Mr. B-Natural, for instance, elected to hang around and wait. He lurked on the fringes of the computer area, watching them like a bald vulture for any sign of someone departing. (And, yes, I realize vultures typically are bald already, but this would be an extra-bald vulture in Mr. B-Natural's case. Or, perhaps, an extra bald vulture who once spent several hundred dollars on a bright silver toupee which he wore for all of a week before sending back.) At one point, I was helping an innanet crowder with a computer issue that required me to reboot their computer. As soon as I started the reboot, Mr. B-Natural came rushing over to sit down at it.
"Can I help you?" I asked as he waited for me to get out of his way.

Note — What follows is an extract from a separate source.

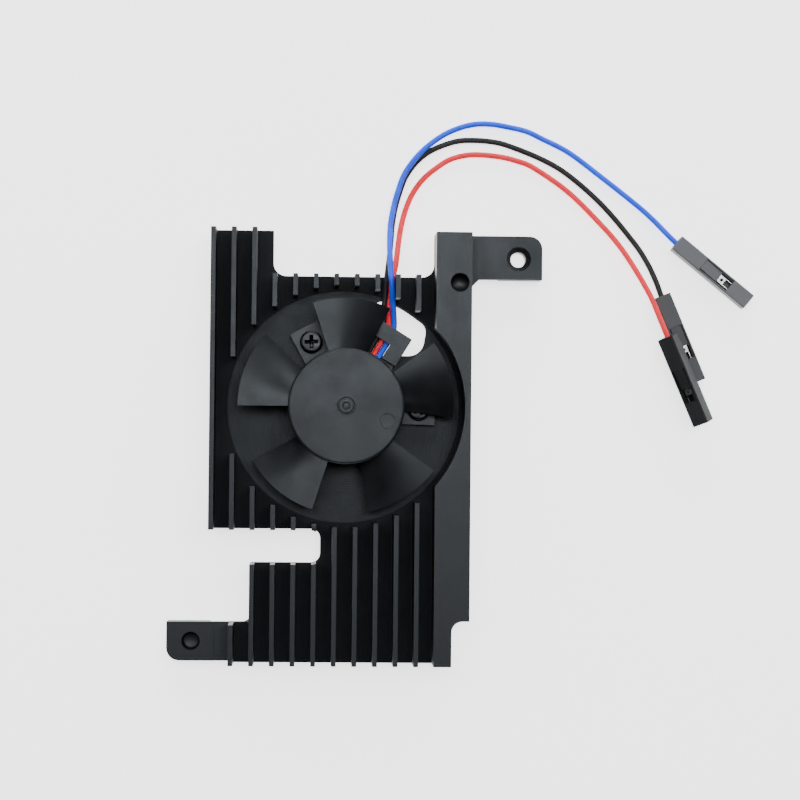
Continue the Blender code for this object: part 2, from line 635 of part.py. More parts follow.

"Yeah. You were signing on that computer for me," he said.
"No. I wasn't," I said, icily. "Someone is still using this."
A little bit later, I spied Mr. B-Natural walking with the local newspaper in one hand, pen in the other.
Surely, oh surely, I thought, he wasn't carrying OUR copy of the local newspaper and surely, oh surely, he wasn't planning on doing the crossword in pen in the actual paper itself. No, surely not. Not after the hell he raised last week over someone taking the puzzle from the Wa11street Journal ahead of him. No, I must be mistaken, I thought. Mr. B-Natural MUST have brought in his own copy of the paper. It would be unthinkable otherwise.
Mr. B-Natural eventually did get a computer, used it for all of ten minutes and left. Shortly after this, I found our copy of the newspaper had been returned to the desk, crossword puzzle completely filled out. In pen.
I wrote a note on the staff notepad to the effect that Mr. B-Hypocrite had done the puzzle in our paper. I figured Mrs. A would dish out some hell of her own.
Toward the end of the day, Mr. B-Natural returned to use the computer again. This time I was unable to keep my mouth shut.
"Hey, what's the deal with doing the crossword puzzle in our paper?" I said. "You were just complaining about other people doing that last week."
A look of joyous guilt passed over Mr. B-Natural's face. I saw in that expression the Rogueish Mr. B-Natural of old who used to take great pleasure in signing his name upside down on the sign in sheet and trying to sneak his coffee back to the computers for no other reason than to piss us off.
"No, last week I complained about somebody taking that whole section of the paper," he corrected. "Besides, who else you know around here even does the puzzle?"
As much as I hated to admit it, I had to give him that one. Mr. B-Natural is indeed the only person I've known in years who's even looked at a crossword puzzle.
This whole episode, however, reminds me of a famous quote originally spoken by Groucho Marx, but more famously reused by another character with the initial B.
"Of course, you realize this means war."